Three figures stood on withered branches, dark as crows. They watched the scattered lights of the fortress.

The central one pinched a black crow feather. At its root, in fine cinnabar script:

Garrison-Seven Node. Four Poles Body. First Coordinated Anti-Poison Record.

Mirror-Seal Sample 'Shen Yuzhu': Parsing speed exceeds parameters. Poison resistance insufficient. Frost-poison implanted.

Blood-Anchor Sample 'Chu Hongying': Emotional anchoring stable. Shows marked protective tendency toward mirror-seal sample.

Recommendation: Commence Phase Two 'Emotion-Stripping Experiment.' Or retrieve high-risk sample directly.

He opened his fingers.

The feather drifted on the wind toward the fortress, tumbling like a Netherworld butterfly in the night snow.

And atop the tower, the dark red patterns of the Crimson Heart Banner continued their silent spread.

Like a heart, stubbornly beating in eternal night—

A human heart.

Inside his tent, Shen Yuzhu lay listening to the wind.

A faint sting lingered in his patterns.
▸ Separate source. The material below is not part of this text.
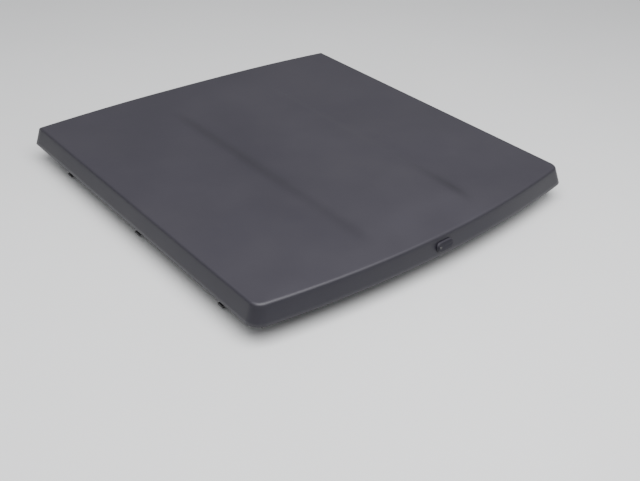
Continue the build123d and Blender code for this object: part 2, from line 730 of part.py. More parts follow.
def build():
    parts = {}

    def save(name, *shapes):
        parts[name] = solids_of(list(shapes))

    save("lid_skin", lid_skin())
    save("inner_panel", inner_panel())
    save("lock_well", lock_well())
    save("stiffening_bows", bows())
    save("perimeter_frame", perimeter())
    save("bulb_seal", seal())
    save("tailgate_seal", tailgate_seal())
    save("header_rail", header_rail())
    save("side_rail_right", side_rail())
    save("side_rail_left", mirrored(side_rail()))
    head, side = gaskets()
    save("header_gasket", head)
    save("side_gaskets", both(side))
    save("rail_end_caps", [c for cap in end_caps() for c in both(cap)])
    key, screws = corner_key()
    save("corner_keys", both(key))
    save("corner_key_screws", [c for screw in screws for c in both(screw)])
    sets = [clamp(y) for y in clamp_places()]
    for i, name in enumerate(("clamp_plates", "clamp_jaws", "clamp_bolts", "clamp_washers",
                              "clamp_nuts", "clamp_pads")):
        save(name, [c for one in sets for c in both(one[i])])
    save("hinge_brackets", both(hinge_bracket(hinge_x)))
    save("hinge_leaves", both(hinge_leaf(hinge_x)))
    save("hinge_pins", both(hinge_pin(hinge_x)))
    low, low_stud, up, up_stud = strut_mounts()
    save("strut_rail_brackets", both(low))
    save("strut_rail_studs", both(low_stud))
    save("strut_lid_brackets", both(up))
    save("strut_lid_studs", both(up_stud))
    tube, tube_end = (along_strut(s) for s in strut_cylinder())
    rod, rod_end = (along_strut(s) for s in strut_rod())
    for side, turn in (("right", lambda s: s), ("left", mirrored)):
        save(f"strut_cylinder_{side}", turn(tube))
        save(f"strut_cylinder_socket_{side}", turn(tube_end))
        save(f"strut_rod_{side}", turn(rod))
        save(f"strut_rod_socket_{side}", turn(rod_end))
    plates, pivot, rings = latch_plates()
    save("latch_frames", both(plates))
    save("latch_pivots", both(pivot))
    save("latch_spacers", [r for ring in rings for r in both(ring)])
    bracket, pin = striker()
    save("striker_brackets", both(bracket))
    save("striker_pins", both(pin))
    save("claw_right", claw())
    save("claw_left", mirrored(claw()))
    save("push_bar_right", push_bar(1))
    save("push_bar_left", mirrored(push_bar(-1)))
    save("bar_guides", [g for guide in bar_guides() for g in both(guide)])
    save("lock_crank", crank())
    save("lock_spindle", spindle())
    save("key_cylinder", key_cylinder())
    save("lock_body", lock_body())
    nut, wedge = lock_nut()
    save("lock_nut", nut)
    save("lock_wedge_washer", wedge)
    cover, screw = keyhole_cover()
    save("keyhole_cover", cover)
    save("cover_screw", screw)
    shell, lens, button = lamp()
    save("lamp_housing", shell)
    save("lamp_lens", lens)
    save("lamp_button", button)
    fasten(parts)
    os.makedirs("parts", exist_ok=True)
    for name, solids in parts.items():
        export(name, solids)


if __name__ == "__main__":
    build()
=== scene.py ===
import json
import math

import bmesh
import bpy
from mathutils import Matrix, Vector


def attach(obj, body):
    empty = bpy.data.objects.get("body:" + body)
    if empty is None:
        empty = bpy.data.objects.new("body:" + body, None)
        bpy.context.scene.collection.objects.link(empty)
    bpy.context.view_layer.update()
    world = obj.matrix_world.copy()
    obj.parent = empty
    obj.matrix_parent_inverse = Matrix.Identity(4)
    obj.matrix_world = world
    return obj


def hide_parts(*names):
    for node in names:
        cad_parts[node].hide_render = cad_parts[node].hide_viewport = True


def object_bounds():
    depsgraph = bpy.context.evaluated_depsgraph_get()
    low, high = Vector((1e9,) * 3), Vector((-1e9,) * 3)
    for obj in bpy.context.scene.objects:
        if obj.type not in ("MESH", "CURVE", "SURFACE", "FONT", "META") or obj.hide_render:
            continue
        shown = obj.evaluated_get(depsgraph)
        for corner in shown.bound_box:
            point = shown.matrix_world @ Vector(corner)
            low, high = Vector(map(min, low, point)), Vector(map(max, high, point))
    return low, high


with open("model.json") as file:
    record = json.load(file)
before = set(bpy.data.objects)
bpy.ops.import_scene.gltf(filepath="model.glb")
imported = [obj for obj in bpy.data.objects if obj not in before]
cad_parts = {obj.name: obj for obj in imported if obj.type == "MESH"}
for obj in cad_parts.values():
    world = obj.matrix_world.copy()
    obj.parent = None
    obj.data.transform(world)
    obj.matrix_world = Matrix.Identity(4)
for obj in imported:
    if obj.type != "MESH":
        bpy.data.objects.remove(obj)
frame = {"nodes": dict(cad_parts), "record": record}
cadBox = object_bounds()
print("frame loaded")


def newObject(name, mesh):
    thing = bpy.data.objects.new(name, mesh)
    bpy.context.scene.collection.objects.link(thing)
    return thing


def shadeSmooth(mesh):
    mesh.polygons.foreach_set("use_smooth", [True] * len(mesh.polygons))


def meshFrom(name, points, faces, smooth=True):
    mesh = bpy.data.meshes.new(name)
    mesh.from_pydata([tuple(p) for p in points], [], faces)
    mesh.validate()
    if smooth:
        shadeSmooth(mesh)
    return newObject(name, mesh)


def smoothStep(t):
    t = min(max(t, 0.0), 1.0)
    return t * t * (3 - 2 * t)


def makeGroup(name, inputs, outputs):
    tree = bpy.data.node_groups.new(name, "ShaderNodeTree")
    for kind, label, default in inputs:
        socket = tree.interface.new_socket(label, in_out="INPUT", socket_type=kind)
        socket.default_value = default
    for kind, label in outputs:
        tree.interface.new_socket(label, in_out="OUTPUT", socket_type=kind)
    return tree, tree.nodes.new("NodeGroupInput"), tree.nodes.new("NodeGroupOutput")


def math2(tree, op, a, b=None, clamp=False):
    node = tree.nodes.new("ShaderNodeMath")
    node.operation = op
    node.use_clamp = clamp
    for i, value in enumerate((a, b)):
        if value is None:
            continue
        if isinstance(value, (int, float)):
            node.inputs[i].default_value = value
        else:
            tree.links.new(value, node.inputs[i])
    return node.outputs[0]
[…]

Better than the day.

He closed his eyes. Images surfaced, sharp and clear:

Her catching him. Her voice: "If you fall, the order I've built falls apart." The light in her eyes as she set the law.

So clear. Not memories. A brand.

He remembered Wanning's warning. The poison eats memory. Leaves an empty shell.

If that day comes… let these not be the last things to go.

Light footsteps. The flap lifted.

Chu Hongying entered, a bowl of steaming soup in her hands.

"Wanning made it. For the soul channels."

He pushed up, took the bowl. The heat felt good in his hands.

"You're not sleeping?"

"After the patrol." She sat at the tent's edge, gaze on the night outside. "Drink. Sleep. Work tomorrow."

He drank. Bitter herbs. A faint sweetness. Warmth spread, pushing back the deep cold.

He drank slowly. This might be the last warmth of the day.

She sat quietly. Did not rush him.

When he finished, she took the empty bowl. Stood to leave.

"Hongying."

She stopped. Turned.

He looked at her. In the dim light, her outline was blurred. But the crimson in her eyes was clear.

"Thank you."

A moment of silence. A slight, almost imperceptible nod.

She lifted the flap. Cold wind rushed in, then was shut out.

He lay back, listening to her footsteps fade into the wind and snow and night.

He closed his eyes. This time, sleep came quickly.

In the dream, there was no poison. No Mirror-Guards. No Night Crow Division.

Only a banner, snapping sharp on a snowy plain.

And beneath it, a person turning to look at him, the rising sun burning in their eyes.